# Collected data entries

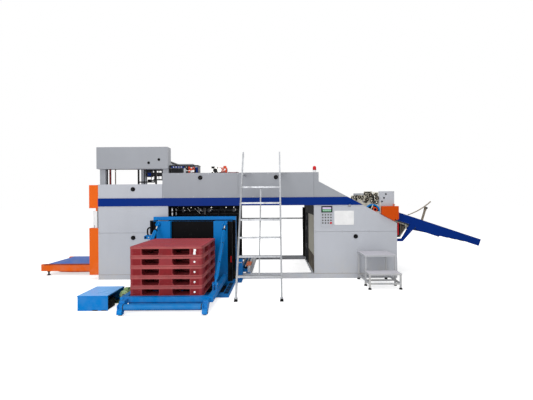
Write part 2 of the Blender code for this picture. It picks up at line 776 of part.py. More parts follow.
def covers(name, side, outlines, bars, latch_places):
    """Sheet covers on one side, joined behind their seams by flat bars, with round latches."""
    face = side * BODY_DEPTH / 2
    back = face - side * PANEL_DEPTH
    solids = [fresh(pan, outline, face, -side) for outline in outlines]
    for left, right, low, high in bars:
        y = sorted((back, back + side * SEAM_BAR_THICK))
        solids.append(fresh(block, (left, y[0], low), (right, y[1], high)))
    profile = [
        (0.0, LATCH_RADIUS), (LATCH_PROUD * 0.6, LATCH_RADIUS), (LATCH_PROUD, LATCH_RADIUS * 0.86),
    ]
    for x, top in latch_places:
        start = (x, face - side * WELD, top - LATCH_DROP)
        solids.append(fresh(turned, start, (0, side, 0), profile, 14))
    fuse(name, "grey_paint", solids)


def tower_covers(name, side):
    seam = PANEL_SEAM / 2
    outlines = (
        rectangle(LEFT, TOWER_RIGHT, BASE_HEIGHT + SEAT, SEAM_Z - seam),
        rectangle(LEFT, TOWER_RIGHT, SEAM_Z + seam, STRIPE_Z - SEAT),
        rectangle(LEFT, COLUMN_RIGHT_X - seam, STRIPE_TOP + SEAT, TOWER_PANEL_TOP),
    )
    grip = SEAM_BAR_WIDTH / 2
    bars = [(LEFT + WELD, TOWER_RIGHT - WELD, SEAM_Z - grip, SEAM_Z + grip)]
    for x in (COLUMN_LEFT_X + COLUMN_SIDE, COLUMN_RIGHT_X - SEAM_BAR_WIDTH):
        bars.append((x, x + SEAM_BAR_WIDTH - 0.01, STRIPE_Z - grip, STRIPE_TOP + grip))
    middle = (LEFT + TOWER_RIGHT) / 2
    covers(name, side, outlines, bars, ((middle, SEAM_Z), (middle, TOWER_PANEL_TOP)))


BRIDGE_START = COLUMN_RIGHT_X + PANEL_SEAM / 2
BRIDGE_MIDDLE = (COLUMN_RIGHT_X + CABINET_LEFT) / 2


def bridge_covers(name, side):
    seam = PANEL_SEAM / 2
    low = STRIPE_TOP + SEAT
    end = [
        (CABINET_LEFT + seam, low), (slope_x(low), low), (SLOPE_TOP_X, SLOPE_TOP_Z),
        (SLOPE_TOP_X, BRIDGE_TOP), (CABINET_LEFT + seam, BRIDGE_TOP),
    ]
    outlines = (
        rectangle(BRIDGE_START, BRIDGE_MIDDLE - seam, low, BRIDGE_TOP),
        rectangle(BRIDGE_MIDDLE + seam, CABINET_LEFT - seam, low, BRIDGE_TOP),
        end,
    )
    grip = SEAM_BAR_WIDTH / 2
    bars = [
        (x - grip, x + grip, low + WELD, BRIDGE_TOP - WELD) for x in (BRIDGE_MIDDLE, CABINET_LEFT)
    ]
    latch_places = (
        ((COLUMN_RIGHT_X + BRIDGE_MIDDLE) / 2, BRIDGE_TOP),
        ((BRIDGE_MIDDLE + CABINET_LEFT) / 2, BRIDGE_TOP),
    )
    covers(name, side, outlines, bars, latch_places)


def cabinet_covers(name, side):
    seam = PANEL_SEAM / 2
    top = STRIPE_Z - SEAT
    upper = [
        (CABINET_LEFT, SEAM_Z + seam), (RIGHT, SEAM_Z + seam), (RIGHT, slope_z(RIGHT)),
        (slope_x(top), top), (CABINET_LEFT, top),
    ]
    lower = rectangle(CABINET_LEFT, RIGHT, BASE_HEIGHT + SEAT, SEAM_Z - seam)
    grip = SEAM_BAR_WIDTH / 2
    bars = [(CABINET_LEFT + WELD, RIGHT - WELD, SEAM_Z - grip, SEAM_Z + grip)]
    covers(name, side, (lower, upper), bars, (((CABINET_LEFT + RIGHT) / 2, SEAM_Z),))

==

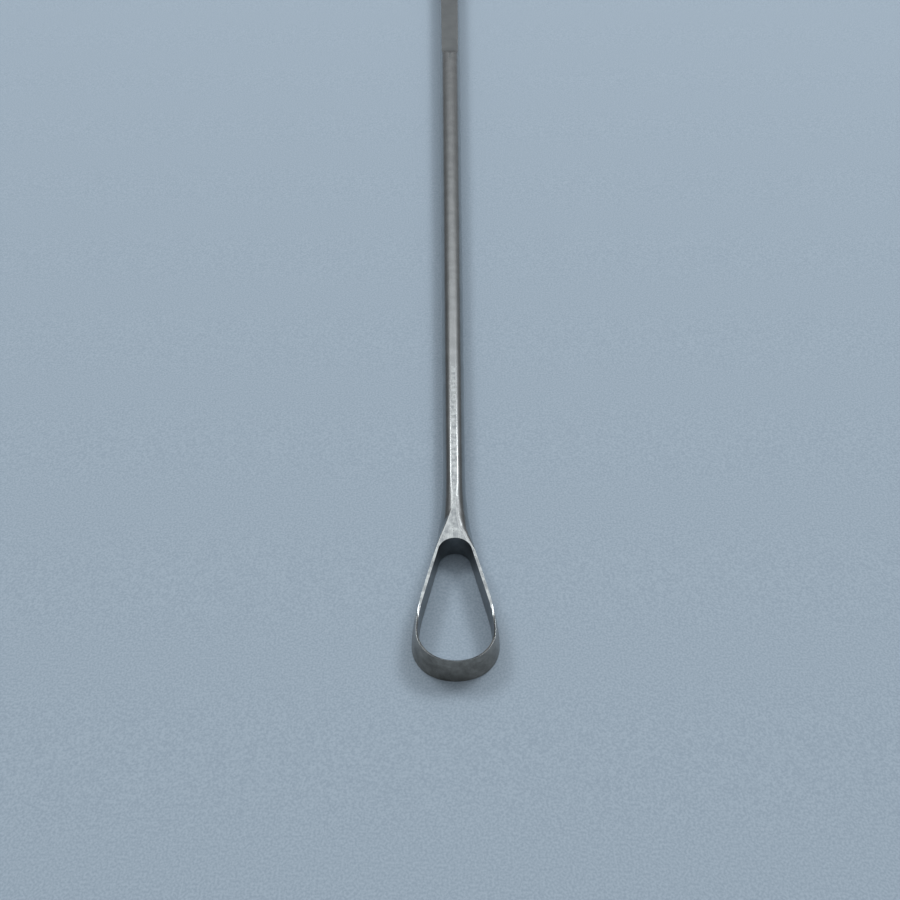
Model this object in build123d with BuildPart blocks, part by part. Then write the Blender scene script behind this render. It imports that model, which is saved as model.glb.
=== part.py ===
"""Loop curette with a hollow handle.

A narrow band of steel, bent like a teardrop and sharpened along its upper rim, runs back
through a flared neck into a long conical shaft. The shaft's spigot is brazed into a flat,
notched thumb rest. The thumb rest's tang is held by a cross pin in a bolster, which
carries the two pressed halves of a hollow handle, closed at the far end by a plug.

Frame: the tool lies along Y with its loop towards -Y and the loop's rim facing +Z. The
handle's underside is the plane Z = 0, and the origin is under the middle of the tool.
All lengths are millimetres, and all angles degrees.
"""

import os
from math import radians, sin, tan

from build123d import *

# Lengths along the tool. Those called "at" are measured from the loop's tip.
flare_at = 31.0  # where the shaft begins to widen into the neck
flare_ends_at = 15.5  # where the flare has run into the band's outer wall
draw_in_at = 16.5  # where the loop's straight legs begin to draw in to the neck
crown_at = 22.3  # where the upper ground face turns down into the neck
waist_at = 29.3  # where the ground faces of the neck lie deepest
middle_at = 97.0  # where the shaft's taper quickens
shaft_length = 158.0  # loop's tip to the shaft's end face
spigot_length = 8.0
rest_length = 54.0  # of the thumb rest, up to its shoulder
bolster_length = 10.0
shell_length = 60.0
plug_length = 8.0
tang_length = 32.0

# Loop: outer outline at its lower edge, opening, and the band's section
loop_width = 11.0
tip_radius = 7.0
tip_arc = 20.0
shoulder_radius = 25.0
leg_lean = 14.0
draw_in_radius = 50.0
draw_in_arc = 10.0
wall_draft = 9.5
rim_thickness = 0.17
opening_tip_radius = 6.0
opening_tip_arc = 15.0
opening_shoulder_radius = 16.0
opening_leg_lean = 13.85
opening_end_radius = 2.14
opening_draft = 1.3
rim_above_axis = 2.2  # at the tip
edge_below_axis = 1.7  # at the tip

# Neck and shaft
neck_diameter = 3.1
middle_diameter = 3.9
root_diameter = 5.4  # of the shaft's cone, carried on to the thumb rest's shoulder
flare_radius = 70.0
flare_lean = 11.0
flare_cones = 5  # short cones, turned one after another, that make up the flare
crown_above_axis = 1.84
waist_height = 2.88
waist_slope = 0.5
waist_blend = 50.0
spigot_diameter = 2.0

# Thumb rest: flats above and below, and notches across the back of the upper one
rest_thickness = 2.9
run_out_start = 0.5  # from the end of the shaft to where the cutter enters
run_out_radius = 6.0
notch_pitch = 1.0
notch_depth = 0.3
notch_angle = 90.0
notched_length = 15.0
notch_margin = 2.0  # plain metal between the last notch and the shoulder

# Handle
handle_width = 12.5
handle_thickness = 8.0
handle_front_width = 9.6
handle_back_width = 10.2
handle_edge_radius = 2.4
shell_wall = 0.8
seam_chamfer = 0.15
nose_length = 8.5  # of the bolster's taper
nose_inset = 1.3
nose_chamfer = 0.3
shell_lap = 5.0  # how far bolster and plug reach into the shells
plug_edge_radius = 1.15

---

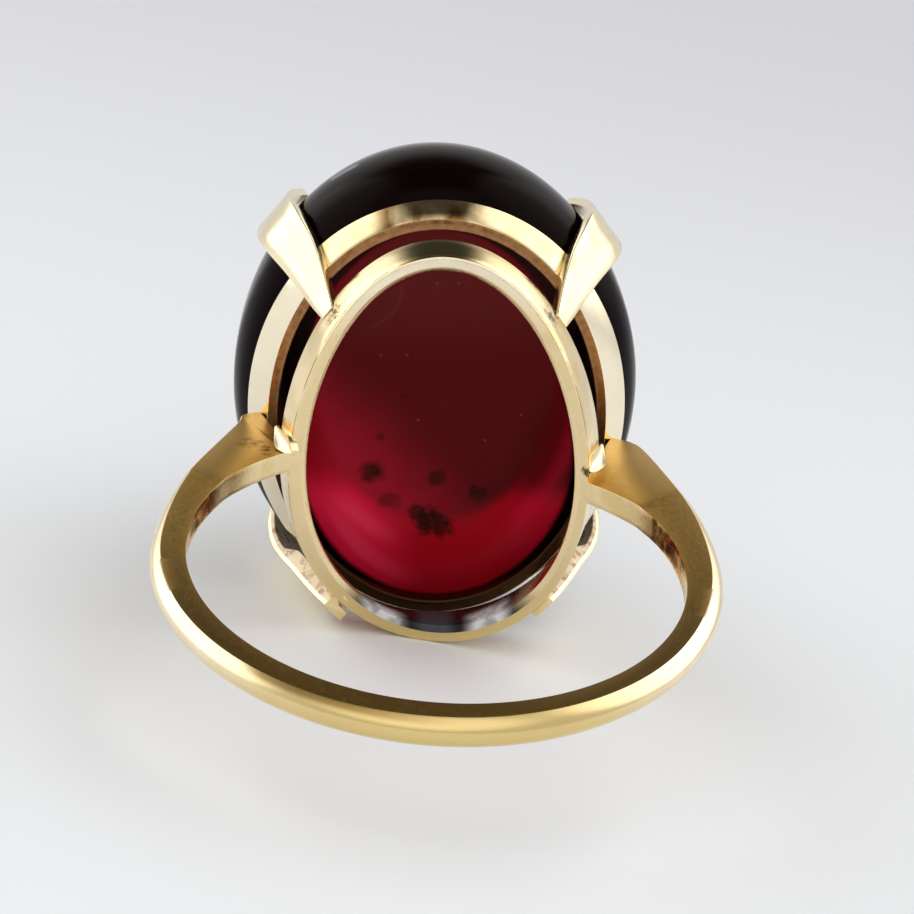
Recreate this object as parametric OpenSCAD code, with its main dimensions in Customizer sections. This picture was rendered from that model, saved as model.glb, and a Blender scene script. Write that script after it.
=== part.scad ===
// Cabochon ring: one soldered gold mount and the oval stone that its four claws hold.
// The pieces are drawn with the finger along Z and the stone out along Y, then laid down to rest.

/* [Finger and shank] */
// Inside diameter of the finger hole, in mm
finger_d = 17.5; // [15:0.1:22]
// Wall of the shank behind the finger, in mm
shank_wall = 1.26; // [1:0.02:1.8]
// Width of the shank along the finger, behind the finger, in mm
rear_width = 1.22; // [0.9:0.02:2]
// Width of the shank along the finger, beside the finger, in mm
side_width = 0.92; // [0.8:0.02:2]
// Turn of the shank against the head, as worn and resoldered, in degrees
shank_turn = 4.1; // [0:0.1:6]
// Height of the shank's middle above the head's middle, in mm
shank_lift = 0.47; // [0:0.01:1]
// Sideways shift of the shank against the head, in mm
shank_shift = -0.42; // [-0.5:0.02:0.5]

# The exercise
Retype verbatim the lines that run from the line containing "Model this object" to the line containing "carries the two", both inclusive, and no others.

# Exercise response
Model this object in build123d with BuildPart blocks, part by part. Then write the Blender scene script behind this render. It imports that model, which is saved as model.glb.
=== part.py ===
"""Loop curette with a hollow handle.

A narrow band of steel, bent like a teardrop and sharpened along its upper rim, runs back
through a flared neck into a long conical shaft. The shaft's spigot is brazed into a flat,
notched thumb rest. The thumb rest's tang is held by a cross pin in a bolster, which
carries the two pressed halves of a hollow handle, closed at the far end by a plug.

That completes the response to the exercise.